Ümmetin Üç Zindanı
Ene zehrini içmiş ve vehn virüsüne bulaşmış olduğundan gayrısına sosyal mesafesini kibir ve ucub ile koruyan "ene hazretleri" zindanı. Ego krallığına dönüşmüş beden yığını. Ergen benmerkezciliği engeline öylece takılı kalmış, gelişim evrelerini tamamlayamayan eksikler. Yetersiz ve gereksiz, gayesiz ve gayretsiz, sorumsuz ve verimsiz ucublar. Enesini, egosunu beslemek için tüm dünyayı aç bırakmaktan geri durmayan bencil. Her zaman ve zeminde asla gayrısının haklı olmadığı haksız. Nefs-i firavununa kul köle olmaktan haz alan hazsız. Uşaklık ve ukalalık hep bu zindanda kişilik haline gelir. Bir de buna vehni ekledin mi olur sana despot veya çer çöp.
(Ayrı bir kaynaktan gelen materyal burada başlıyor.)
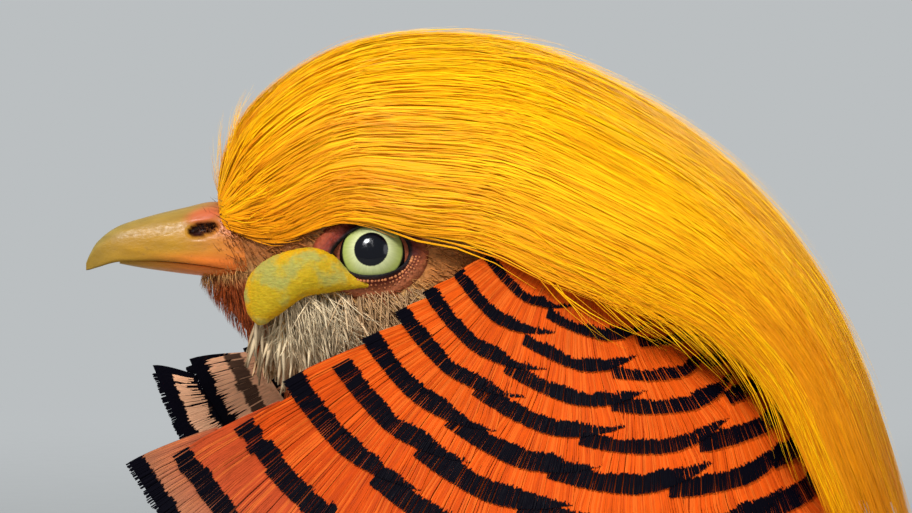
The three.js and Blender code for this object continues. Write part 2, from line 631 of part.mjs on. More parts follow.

Taassup katranına batırılmış mezhep, meşrep sınırlarına boğdurulmuş dogma fikirlerden müteşekkil "bendense doğrudur" zindanı. Bu tam manasıyla fikirsel bir bağnazlıktır. Düşünsel bir bağımlılık ve aklın rafa kaldırılmasıdır. Bu zindanın demir parmaklıkları diğer iki zindan gibi kırılmaz olsa da net görünür değil. Tarafgirlik ve taraftarlık gibi. Psikolojik bir saplantı yani.
Mukaddes olarak lanse edilen, yapay çizgilerle belirlenmiş, onsuzluğu düşünmeye bile yeltenemeyen "kutsanmış devlet" zindanı.
Seküler timsah, yakaladığı avı bir seferde yutamayacağını anlayınca sykes-picot anlaşmasıyla parçalara ayırmış. Lezzeti kaçmasın diye de her bir parçayı ulusbuzluğuna koymuş. Sırası geldikçe...
İç içe geçmiş bu üç zindan, biri diğerinden karanlık. Zifiri mi zifiri... Birinde mahkum olan zamanla diğerlerinde de mahkum oluyor.
Öyle ki zindanlardan birine düştün mü diğerlerine girmek için iştiyakın oluşur.
Üç zindana birden girmek için bir zindana düşmek yeterli. Her birey için hangisinin ilk hangisinin son olduğu belli değil. Sıralama bireysel. Kişiden kişiye değişir.
Yüz yıla yakındır ümmet yediden yetmişe bu üç zindana doldurulmuş durumda. Yeni nesil buralarda doğmuş olduğundan çoğu mahkum olduğunun farkında bile değil. Bunu bir şekliyle fark edenler manen ve vicdanen dayanılmaz acılar içinde kıvranır olsa da el mahkum, beden mahpus...
Körler arasında görmek kusur, hür ve özgür olma niyeti bile terörizm ile yaftalanabilir düzeyde.
Kafeste yumurtadan çıkmak için gagasını kullanan yavru kuşa kanatları ne yapabilir ki? Yumurta kırılmadan kafesler kırılmalı, zindanlar yıkılmalı...
Bir anda her üçünden firar etmek ise imkansız gibi.
Gazze'de işlenen vahşet ve soykırım dört yüz günü aşkındır kan dondururcasına devam ederken, iki milyarı aşkın ümmetin tek bir adım atamayışının nedeni işte bu zindanlardır.
Direniş kahramanlarının destansı cihadı akıl almaz derecede şanla, şerefle devam ederken gayretsizlik içinde bir an bile utanamayışımızın nedeni de işte bu zindanlarımızdır.
Kardeşlerimizin kanıyla, feryadıyla beslenen vahşi siyonistlerin secdeli işbirlikçilerine hışt bile diyemeyişimizin asıl nedeni de...
Rabbim bizi Gazzeliler misal hür ve özgür kılsın. Üç zindanımızı da yıkacak feraset-cesaret bahşeylesin.